In engineering terms, we could describe this as an impedance mismatch between the data and the typical computer model. As it turns out, deep learning has an ace up its sleeve in this respect, because it is able to handle essentially any input and output we choose. The trend in many areas where deep learning is applied to large datasets is to use an end-to-end approach, from raw data directly to desired output. For instance, the classical approach to the problem of speech recognition is to decompose it into a sequence of sub-problems; first extract specific features from audio data, then process those features to obtain phonemes/syllables, then use these to construct words, and finally, assemble a full textual transcript based on these words [97]. In contrast, the end-to-end deep learning approach skips all these explicit intermediate representations, and directly learns how to map raw audio to a transcript. One could argue that this contributes to the black box aspect of deep learning. However, since the use of a traditional model requires the production of mappings from data to intelligible variables and from model output to verification data, it should be noted that these same mappings would also be available for the purposes of evaluating deep learning models. Indeed, end-to-end thinking is being considered in scientific applications, such as numerical weather prediction [98]. The related topic of generative models is discussed in the upcoming Chapter 7.

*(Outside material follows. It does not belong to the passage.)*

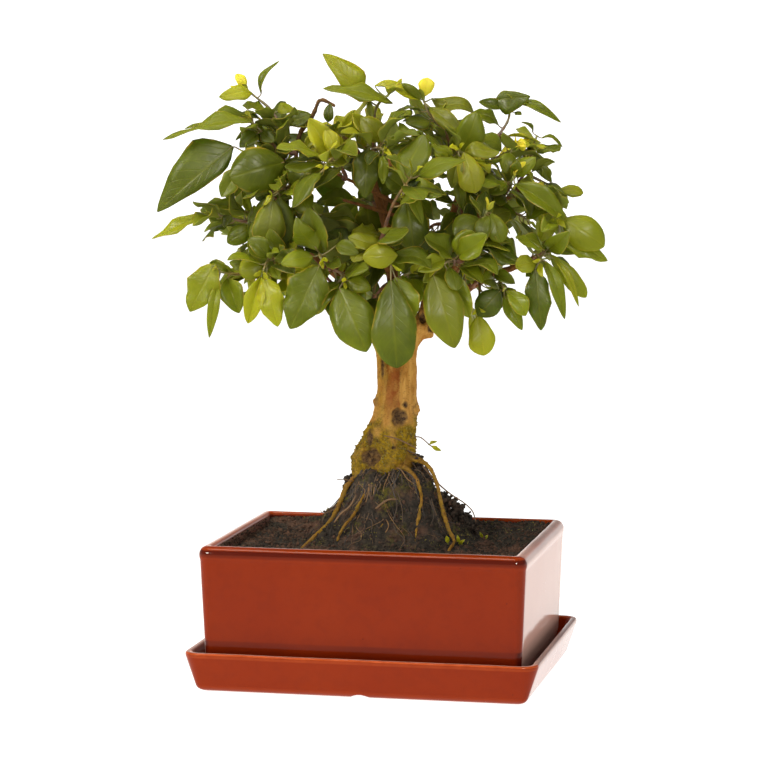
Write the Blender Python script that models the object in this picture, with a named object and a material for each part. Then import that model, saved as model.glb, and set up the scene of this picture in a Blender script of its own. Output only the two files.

Given the current uncertainties surrounding the future (and even present) capabilities of deep learning, it is difficult to assign it a clear cut role in the scientific process. On the one hand, the predictive capabilities it provides are so useful that we may be compelled to rethink basic principles in scientific thinking, such as Occam’s razor. On the other, it may be that efforts in understanding and interpreting the internals of deep learning models will produce the type of understanding that we classically expect from scientific models, allowing us to have our cake and eat it too. Later in Chapter 8, we will cover a different kind of AI that is fully aligned with the current paradigms of the scientific process: causal models.